Flower Show on our compound
With all the unrest in the Middle East these days, I have gotten many concerned messages from friends who are worried about my safety in Saudi Arabia. When I leave our compound, I will admit, my anxiety level climbs a bit--but that's probably because everybody here drives like an 11-year-old on a Mountain Dew-fueled rampage. (Doubtless, some of the boys behind the wheels of those old Caprice Classics are overcaffeinated 11-year-olds. There is no particular age limit for driving.)
However, at home on our "camp" inside not one, not two, but three gated checkpoints and surrounded by fences patrolled by security police and monitored by cameras; at home nearly an hour away from the nearest town and over two hours away from the Eastern Province's big city; at home in a tiny village surrounded on all sides by flat, brown desert where there is no place to hide and no way to approach without being seen clear as day--here at home, everything is peaceful.
Race start for a recent half-marathon on another residential compound
Expat life is probably intentionally designed to distract residents from the fact that all of us are thousands of miles from our "real" homes. It is busy for those who choose to participate. On the company's compounds there are flower shows and golf tournaments, cultural evenings and coffee mornings, book clubs and tennis matches. There are petanque tournaments and triathlons, spinning classes and yoga classes, cooking demonstrations and concerts, a cricket club and a running club and a photography club and a dive club and on and on. When the terms of employment include a house and a phone number to call for maintenance of that house, then suddenly there is time to pursue hobbies and fitness and culture, of a sort.
Last weekend's petanque tournament grounds
Maybe all of the busyness and self-absorption of camp life causes a somewhat cavalier attitude. It would be easy to say, "this political stuff has nothing to do with me. I'm safe." So I am keeping in mind that I could stumble into a dangerous situation and get hurt just for being in the wrong place--that is, when I leave my ridiculously remote hometown. I also am trying to be respectful of the fact that I am a guest here; this is not my country, and I don't have any right to judge Saudis about the way they live their lives and they way they run their country.

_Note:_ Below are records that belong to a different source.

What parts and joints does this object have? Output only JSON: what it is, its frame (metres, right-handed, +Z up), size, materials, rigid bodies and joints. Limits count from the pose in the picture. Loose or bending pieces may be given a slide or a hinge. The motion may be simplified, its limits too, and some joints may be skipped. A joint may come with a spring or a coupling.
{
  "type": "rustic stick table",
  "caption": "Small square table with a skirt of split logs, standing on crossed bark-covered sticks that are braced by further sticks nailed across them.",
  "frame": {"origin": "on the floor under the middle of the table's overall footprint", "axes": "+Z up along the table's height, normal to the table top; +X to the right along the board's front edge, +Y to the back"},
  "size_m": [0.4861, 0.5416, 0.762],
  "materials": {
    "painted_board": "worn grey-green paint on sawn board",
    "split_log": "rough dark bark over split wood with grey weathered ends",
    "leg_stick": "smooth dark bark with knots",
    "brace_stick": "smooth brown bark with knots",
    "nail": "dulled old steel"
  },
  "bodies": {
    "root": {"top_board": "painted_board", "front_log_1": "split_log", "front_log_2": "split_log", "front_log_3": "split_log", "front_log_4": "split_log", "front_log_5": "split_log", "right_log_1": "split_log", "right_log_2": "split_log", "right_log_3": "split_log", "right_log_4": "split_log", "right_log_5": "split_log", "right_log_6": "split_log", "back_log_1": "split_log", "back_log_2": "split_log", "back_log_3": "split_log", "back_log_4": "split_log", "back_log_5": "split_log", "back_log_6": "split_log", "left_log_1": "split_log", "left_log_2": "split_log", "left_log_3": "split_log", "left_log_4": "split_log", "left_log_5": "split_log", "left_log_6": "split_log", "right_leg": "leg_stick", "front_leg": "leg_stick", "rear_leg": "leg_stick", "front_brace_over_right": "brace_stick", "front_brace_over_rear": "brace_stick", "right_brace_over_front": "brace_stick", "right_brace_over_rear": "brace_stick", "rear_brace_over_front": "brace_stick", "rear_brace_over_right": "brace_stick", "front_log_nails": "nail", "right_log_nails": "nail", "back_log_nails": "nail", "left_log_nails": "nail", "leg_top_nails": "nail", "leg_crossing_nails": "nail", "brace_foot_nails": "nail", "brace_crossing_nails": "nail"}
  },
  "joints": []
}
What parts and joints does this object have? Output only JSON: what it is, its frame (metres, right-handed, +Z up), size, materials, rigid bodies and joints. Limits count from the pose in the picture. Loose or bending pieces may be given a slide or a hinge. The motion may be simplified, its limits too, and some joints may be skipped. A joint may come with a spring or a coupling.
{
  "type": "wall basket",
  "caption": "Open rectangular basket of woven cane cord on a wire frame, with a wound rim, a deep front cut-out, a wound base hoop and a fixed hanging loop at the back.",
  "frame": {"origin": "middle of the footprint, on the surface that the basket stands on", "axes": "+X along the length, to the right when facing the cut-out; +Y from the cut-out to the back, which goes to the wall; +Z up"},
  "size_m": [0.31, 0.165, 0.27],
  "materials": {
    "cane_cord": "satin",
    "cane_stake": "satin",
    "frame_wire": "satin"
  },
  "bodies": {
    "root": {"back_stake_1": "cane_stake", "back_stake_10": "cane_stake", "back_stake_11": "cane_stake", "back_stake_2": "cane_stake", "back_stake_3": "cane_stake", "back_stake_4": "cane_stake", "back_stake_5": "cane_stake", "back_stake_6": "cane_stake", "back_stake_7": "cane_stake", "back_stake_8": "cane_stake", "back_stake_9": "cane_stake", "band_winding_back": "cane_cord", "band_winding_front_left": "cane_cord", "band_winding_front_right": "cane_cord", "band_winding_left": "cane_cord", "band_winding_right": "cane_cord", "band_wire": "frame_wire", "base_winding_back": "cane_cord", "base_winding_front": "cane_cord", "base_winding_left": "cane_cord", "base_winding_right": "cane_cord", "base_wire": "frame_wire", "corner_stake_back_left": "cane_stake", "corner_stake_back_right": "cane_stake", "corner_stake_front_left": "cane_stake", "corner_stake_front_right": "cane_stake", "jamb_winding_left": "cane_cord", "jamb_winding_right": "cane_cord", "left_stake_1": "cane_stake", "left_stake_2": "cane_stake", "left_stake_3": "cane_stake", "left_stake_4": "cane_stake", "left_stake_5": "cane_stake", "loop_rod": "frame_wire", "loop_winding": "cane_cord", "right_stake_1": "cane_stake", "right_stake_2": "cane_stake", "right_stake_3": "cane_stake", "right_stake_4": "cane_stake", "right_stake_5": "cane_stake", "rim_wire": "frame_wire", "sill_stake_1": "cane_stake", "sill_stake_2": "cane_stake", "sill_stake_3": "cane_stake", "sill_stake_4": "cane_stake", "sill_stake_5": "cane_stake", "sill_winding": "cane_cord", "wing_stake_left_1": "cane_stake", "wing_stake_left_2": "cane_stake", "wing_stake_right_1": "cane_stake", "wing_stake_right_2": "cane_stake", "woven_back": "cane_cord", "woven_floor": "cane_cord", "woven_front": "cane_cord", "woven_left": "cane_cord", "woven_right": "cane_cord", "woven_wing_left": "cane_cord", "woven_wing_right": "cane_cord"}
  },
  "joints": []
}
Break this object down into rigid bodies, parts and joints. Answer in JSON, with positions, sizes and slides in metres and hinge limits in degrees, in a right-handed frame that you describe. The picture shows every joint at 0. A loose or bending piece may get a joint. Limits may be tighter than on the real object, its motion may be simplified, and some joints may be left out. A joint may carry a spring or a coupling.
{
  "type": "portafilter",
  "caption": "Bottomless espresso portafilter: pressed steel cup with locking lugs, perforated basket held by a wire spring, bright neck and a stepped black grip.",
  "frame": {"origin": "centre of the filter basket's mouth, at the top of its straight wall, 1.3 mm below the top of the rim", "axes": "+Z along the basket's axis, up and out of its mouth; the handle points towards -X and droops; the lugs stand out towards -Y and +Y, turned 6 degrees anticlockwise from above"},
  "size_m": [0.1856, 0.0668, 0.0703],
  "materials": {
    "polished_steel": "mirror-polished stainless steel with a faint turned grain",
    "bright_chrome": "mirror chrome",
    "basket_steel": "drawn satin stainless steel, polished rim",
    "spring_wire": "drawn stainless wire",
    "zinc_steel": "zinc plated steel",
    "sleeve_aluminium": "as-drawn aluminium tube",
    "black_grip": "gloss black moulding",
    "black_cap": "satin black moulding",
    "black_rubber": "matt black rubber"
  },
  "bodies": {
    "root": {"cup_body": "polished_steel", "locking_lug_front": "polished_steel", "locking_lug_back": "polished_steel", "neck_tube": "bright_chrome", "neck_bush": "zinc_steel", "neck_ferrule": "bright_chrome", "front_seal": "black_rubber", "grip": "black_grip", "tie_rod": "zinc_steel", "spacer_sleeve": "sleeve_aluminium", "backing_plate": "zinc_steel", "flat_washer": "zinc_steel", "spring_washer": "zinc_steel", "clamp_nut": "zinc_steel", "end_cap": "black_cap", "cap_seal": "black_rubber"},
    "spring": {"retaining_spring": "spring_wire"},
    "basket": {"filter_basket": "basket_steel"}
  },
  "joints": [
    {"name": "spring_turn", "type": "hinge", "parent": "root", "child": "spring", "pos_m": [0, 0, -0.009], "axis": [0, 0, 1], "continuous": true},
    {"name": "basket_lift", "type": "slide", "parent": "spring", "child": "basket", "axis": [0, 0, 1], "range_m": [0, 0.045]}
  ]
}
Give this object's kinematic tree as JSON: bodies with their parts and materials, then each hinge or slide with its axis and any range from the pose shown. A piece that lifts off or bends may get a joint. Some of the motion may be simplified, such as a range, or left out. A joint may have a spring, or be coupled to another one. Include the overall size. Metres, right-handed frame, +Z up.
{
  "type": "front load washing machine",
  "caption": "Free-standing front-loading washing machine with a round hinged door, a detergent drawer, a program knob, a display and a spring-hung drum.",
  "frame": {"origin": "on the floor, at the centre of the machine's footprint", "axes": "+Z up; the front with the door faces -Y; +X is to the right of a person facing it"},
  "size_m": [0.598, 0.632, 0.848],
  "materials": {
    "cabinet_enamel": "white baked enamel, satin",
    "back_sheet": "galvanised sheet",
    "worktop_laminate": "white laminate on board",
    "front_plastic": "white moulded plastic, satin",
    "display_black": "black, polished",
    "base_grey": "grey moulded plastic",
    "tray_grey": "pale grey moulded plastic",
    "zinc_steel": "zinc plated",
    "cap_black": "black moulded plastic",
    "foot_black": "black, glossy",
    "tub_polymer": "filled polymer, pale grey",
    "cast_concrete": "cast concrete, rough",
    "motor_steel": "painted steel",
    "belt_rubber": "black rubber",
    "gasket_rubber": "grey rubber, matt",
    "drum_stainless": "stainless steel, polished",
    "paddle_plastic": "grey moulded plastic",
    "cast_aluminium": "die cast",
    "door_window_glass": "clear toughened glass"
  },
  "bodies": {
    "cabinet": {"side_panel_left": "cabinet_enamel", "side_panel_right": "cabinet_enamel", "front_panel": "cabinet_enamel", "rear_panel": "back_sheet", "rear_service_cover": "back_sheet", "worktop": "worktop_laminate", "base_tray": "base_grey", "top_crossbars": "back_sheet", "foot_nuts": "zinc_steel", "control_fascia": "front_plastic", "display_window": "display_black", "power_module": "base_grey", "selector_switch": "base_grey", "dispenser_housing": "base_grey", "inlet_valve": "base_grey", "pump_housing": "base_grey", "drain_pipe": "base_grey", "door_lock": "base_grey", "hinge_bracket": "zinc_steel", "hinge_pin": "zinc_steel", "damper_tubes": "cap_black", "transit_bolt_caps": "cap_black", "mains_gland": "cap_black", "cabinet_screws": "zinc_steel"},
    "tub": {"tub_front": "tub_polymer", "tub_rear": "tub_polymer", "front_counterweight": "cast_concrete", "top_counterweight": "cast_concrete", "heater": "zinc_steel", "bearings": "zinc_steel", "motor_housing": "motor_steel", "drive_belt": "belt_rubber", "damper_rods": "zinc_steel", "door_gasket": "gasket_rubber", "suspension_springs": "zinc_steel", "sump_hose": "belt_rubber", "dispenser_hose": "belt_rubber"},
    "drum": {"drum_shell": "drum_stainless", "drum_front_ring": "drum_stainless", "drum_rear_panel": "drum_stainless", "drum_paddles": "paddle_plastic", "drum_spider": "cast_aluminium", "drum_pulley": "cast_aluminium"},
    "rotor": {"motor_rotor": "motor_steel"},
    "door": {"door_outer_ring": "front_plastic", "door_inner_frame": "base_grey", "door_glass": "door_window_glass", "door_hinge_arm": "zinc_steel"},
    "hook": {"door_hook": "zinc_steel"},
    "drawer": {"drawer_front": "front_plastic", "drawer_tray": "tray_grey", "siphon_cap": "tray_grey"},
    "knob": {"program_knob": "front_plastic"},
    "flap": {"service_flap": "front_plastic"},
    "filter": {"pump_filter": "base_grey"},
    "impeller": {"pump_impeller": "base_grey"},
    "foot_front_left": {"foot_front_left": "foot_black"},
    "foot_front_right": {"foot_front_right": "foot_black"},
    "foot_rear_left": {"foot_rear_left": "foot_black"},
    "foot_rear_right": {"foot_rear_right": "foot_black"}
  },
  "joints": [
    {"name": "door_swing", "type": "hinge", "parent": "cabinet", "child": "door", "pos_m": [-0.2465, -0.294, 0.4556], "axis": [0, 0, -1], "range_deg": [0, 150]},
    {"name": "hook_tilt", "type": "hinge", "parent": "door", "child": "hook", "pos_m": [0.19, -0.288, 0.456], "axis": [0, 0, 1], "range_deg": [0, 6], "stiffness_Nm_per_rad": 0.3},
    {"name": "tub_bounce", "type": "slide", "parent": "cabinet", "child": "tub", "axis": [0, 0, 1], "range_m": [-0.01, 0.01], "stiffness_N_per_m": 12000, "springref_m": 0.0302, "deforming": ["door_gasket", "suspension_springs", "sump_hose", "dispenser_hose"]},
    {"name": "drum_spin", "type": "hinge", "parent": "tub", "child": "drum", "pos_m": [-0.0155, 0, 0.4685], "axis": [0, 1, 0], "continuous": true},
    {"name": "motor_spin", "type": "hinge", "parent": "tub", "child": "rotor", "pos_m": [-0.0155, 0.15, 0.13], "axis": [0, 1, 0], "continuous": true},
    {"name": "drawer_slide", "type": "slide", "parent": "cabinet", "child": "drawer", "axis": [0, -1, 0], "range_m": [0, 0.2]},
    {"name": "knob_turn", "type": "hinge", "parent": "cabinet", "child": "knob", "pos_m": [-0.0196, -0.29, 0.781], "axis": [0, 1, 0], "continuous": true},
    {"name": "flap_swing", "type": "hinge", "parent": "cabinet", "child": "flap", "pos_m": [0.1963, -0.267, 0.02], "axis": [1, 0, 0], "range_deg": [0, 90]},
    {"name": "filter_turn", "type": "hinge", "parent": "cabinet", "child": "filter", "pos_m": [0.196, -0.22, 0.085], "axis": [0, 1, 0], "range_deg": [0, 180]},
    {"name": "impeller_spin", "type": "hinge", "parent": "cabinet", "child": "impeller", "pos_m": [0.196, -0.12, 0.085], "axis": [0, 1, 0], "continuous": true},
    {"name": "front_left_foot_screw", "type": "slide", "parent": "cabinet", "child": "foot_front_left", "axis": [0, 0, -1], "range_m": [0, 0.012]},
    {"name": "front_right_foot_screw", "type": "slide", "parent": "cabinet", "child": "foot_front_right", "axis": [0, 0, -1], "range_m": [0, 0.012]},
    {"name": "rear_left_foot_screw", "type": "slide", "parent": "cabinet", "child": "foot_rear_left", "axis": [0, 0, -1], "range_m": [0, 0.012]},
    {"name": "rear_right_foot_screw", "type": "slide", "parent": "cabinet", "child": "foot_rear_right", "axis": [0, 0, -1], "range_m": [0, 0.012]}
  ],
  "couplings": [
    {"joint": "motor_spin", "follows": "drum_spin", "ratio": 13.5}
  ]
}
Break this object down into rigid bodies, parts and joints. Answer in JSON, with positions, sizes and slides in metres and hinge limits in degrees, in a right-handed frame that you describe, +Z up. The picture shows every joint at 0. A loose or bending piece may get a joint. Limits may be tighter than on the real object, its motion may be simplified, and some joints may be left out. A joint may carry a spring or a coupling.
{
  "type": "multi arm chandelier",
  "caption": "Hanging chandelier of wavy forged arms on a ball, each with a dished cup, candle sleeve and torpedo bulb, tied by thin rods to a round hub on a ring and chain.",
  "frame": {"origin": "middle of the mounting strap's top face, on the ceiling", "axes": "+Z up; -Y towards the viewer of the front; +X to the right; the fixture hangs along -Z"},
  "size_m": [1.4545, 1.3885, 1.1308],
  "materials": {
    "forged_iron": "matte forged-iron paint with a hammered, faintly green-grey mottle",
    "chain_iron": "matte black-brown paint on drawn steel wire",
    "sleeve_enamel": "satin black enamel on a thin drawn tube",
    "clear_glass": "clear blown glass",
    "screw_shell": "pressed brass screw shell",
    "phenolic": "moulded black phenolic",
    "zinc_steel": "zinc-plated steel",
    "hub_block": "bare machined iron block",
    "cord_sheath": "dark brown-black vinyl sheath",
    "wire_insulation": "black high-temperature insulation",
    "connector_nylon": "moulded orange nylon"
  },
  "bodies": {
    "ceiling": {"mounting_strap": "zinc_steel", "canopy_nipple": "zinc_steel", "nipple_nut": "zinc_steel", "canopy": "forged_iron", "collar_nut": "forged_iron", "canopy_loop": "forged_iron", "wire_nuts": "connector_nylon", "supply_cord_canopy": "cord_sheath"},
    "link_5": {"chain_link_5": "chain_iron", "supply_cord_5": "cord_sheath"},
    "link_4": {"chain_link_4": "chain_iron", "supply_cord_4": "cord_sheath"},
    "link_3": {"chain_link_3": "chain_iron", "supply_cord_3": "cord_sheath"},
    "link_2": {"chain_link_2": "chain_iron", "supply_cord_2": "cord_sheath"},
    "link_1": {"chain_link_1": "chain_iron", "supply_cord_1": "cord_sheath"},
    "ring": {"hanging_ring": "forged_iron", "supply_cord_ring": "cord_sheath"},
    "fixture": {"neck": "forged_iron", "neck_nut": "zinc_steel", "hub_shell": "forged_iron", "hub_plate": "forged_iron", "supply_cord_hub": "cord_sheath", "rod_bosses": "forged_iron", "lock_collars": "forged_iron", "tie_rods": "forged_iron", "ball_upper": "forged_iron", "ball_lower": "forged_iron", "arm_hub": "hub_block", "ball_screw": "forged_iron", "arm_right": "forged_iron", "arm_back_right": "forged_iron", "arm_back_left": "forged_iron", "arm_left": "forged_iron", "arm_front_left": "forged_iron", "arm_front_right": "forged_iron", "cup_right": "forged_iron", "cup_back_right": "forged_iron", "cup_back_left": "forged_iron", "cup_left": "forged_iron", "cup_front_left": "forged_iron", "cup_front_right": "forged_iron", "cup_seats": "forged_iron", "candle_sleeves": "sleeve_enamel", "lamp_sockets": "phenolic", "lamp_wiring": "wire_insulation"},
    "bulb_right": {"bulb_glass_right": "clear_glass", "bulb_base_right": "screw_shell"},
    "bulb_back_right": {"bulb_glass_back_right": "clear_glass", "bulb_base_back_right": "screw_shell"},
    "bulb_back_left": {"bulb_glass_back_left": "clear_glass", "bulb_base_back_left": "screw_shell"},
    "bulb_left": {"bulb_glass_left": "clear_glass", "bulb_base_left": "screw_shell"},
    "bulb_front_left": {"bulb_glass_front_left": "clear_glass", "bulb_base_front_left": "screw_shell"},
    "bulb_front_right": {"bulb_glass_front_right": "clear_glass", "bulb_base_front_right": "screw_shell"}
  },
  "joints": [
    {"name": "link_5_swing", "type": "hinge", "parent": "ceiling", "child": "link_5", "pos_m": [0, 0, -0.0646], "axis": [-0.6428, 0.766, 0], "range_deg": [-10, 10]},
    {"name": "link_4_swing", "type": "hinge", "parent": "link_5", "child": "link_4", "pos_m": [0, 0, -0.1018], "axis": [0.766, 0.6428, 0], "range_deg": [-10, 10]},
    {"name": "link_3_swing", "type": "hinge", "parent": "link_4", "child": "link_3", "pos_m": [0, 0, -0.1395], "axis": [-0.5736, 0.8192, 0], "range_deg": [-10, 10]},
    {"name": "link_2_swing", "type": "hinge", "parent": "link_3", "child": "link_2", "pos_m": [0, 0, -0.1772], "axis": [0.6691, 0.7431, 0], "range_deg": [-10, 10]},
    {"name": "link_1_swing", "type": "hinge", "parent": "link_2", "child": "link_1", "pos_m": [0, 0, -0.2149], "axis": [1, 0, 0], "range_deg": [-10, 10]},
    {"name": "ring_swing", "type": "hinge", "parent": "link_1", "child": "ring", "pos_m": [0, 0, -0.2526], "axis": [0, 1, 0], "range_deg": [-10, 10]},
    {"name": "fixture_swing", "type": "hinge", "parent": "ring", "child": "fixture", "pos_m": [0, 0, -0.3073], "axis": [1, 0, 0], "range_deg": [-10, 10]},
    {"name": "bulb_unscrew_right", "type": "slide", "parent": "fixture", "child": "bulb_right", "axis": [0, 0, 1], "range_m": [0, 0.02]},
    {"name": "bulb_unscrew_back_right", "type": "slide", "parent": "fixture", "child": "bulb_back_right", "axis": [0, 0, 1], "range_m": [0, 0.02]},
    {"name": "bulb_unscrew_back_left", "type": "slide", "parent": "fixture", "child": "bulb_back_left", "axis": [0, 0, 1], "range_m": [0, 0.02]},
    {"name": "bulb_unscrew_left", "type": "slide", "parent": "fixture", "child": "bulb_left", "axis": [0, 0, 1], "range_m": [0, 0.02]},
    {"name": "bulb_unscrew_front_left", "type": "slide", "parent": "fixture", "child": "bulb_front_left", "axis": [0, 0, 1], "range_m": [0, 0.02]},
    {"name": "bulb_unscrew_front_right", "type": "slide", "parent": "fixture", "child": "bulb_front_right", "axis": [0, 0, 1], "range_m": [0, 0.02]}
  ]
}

As expats, we are generally treated as esteemed guests, and my husband is grateful for his job. The weird thing is, I am hearing about a demonstration being planned in Riyadh (far, far from my home!) to protest the high rate of unemployment in Saudi Arabia. I am confused about why unemployment levels are so high for Saudis, when about a third of the population is made up of expat workers. There are foreign workers everywhere, and I'm not just talking about manual labor jobs: I mean doctors, shop clerks, engineers, truck drivers, grocery store managers, construction workers, people on every rung of every ladder, except for upper management positions. Why do Saudi companies hire so many foreigners? I'm not making a judgment; I just don't understand.
Eddie the Cat, keeping an eye on global events
Overall, though, life goes on here, just like anywhere else. I'm keeping a closer eye on the news than I normally would, but that is the only way in which my world is more violent now than it was a couple of months ago.